A repetição com deslocamento gráfico e sonoro demanda entonações bruscas e pausas forçadas, evidenciando um estado de tensão e desordem interior.
Alguns autores trabalham ainda com transições dinâmicas dentro do próprio poema, alternando entre contenção e intensidade rítmica. Em “Morte e vida severina”, de João Cabral de Melo Neto, o trecho do monólogo inicial começa com uma entonação mais seca e contida, mas se intensifica à medida que o retirante se descreve:
— O meu nome é Severino,
não tenho outro de pia.
Como há muitos Severinos
que é santo de romaria,
deram então de me chamar
Severino de Maria.
A métrica regular, o paralelismo e a repetição formal se combinam com pausas e inflexões que vão ganhando força a cada verso. A dinâmica, nesse caso, constrói a identidade do personagem e imprime à fala uma progressiva carga existencial.
Ao variar o volume, o ritmo e as pausas, a dinâmica pode transformar a leitura silenciosa em uma experiência quase performática.
Relação da dinâmica com outros elementos
A dinâmica interage com diversos recursos poéticos e contribui para amplificar a expressividade do texto. Entre esses elementos, destacam-se:
Pausas
São interrupções sonoras que estruturam o ritmo da leitura. Podem ocorrer:
- No final do verso (com ou sem pontuação);
- Dentro do verso, com uso de vírgulas, travessões ou mudança de tom, criando quebra rítmica;
- Ao final da estrofe, marcando uma pausa prolongada; e
- Mesmo sem sinais gráficos, na entoação natural da fala poética.
Enjambement
Também chamado de encavalgamento, ocorre quando um verso continua no seguinte sem pausa sintática. A dinâmica nesse caso contribui para criar fluidez ou tensão, modulando a quebra da expectativa sonora.

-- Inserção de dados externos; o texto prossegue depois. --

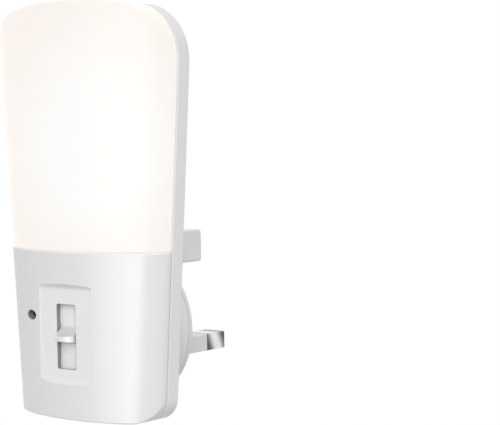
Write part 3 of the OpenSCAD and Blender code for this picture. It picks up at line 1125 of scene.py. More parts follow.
@dataclass
class Thumb:
    """Thumb piece of the slider, with its stem and the strip behind the slot."""

    form: CaseForm
    housing: FrontHousing
    width: float = 5.8
    height: float = 3.6
    rise: float = 0.45
    out: float = 1.7
    bulge: float = 1.0
    bulge_steps: int = 18
    taper: float = 0.35
    lip: float = 1.25
    ledge: float = 0.15
    scoop: float = 5.0
    scoop_steps: int = 12
    edge_round: float = 0.12
    edge_angle: float = 45.0
    strip_size: Pair = (8.4, 24.4)
    strip_thickness: float = 0.8
    strip_gap: float = 0.2
    pad_size: Pair = (6.4, 6.0)
    pad_thickness: float = 1.1
    pad_overlap: float = 0.1
    weld: float = 0.004
    spare: float = 0.3

    def _profile(self, front: float, strip_front: float, root: float, low: float) -> bpy.types.Object:
        """The thumb piece's side view as a solid, with the scoop from its lip to the strip.

        Args:
            front: Depth of its front.
            strip_front: Depth of the strip's front.
            root: Depth at which it ends, inside the strip.
            low: Height of its underside.

        Returns:
            The solid.
        """
        lip_top = low + self.taper + self.lip
        foot, head = Vector((front + self.ledge, lip_top)), Vector((strip_front, low + self.height))
        half_chord = (head - foot) / 2
        away = Vector((-half_chord.y, half_chord.x)).normalized()
        centre = foot + half_chord + away * math.sqrt(self.scoop**2 - half_chord.length**2)
        turn = 2 * math.degrees(math.asin(half_chord.length / self.scoop))
        sketch = Sketch("slider_thumb", (root, low), Plane.SIDE)
        sketch.line((front, low + self.taper)).line((front, lip_top)).line(foot)
        sketch.arc(centre, turn, self.scoop_steps).line((root, low + self.height))
        return sketch.solid(-self.width / 2, self.width / 2)

    def _plan(self, front: float, back: float, low: float) -> bpy.types.Object:
        """A block with the lip's curved front, wider than the thumb piece on both sides.

        Args:
            front: Depth of its front.
            back: Depth of its back.
            low: Height of the thumb piece's underside.

        Returns:
            The block.
        """
        half = self.width / 2
        radius = (half**2 + self.bulge**2) / (2 * self.bulge)
        reach = half + self.spare
        turn = 2 * math.asin(reach / radius)
        plan = Sketch("plan", (-reach, front + radius * (1 - math.cos(turn / 2))), Plane.PLAN)
        plan.arc((0, front + radius), math.degrees(turn), self.bulge_steps)
        plan.line((reach, back)).line((-reach, back))
        return plan.solid(low - CUT, low + self.height + CUT)

    def build(self) -> bpy.types.Object:
        """Models the thumb piece.

        Returns:
            The piece.
        """
        housing = self.housing
        front = housing.panel_face - self.out
        strip_front = housing.panel_back + self.strip_gap
        strip_back = strip_front + self.strip_thickness
        middle = housing.slot_middle
        low = middle + self.rise - self.height / 2
        thumb = self._profile(front, strip_front, (strip_front + strip_back) / 2, low)
        Bench.combine(thumb, self._plan(front, strip_back + CUT, low), Join.SHARE)
        Bench.tidy(thumb, self.weld)
        Bench.soften(
            thumb,
            lambda edge: dihedral(edge) > self.edge_angle and not spans(edge, DEPTH, strip_front - NEAR, 0),
            self.edge_round,
            steps=2,
        )
        Bench.tidy(thumb, self.weld)
        strip = Bench.block(self.strip_size, strip_front, strip_back, (0, middle))
        Bench.combine(thumb, strip, Join.ADD)
        pad_front, pad_back = strip_back - self.pad_overlap, strip_back + self.pad_thickness
        Bench.combine(thumb, Bench.block(self.pad_size, pad_front, pad_back, (0, middle)), Join.ADD)
        Bench.tidy(thumb, self.weld)
        self.form.put(thumb)
        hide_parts("slider_knob")
        return thumb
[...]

Um exemplo disso está em “Poética”, de Vinicius de Moraes:
De tudo ao meu amor serei atento
antes, e com tal zelo, e sempre, e tanto
que mesmo em face do maior encanto
dele se encante mais meu pensamento.
Aqui, a ideia iniciada no primeiro verso se prolonga até o segundo sem pausa, exigindo do leitor uma entonação contínua. A dinâmica atua justamente na gestão dessa fluidez, equilibrando a leitura para que o sentido não se perca na quebra entre os versos.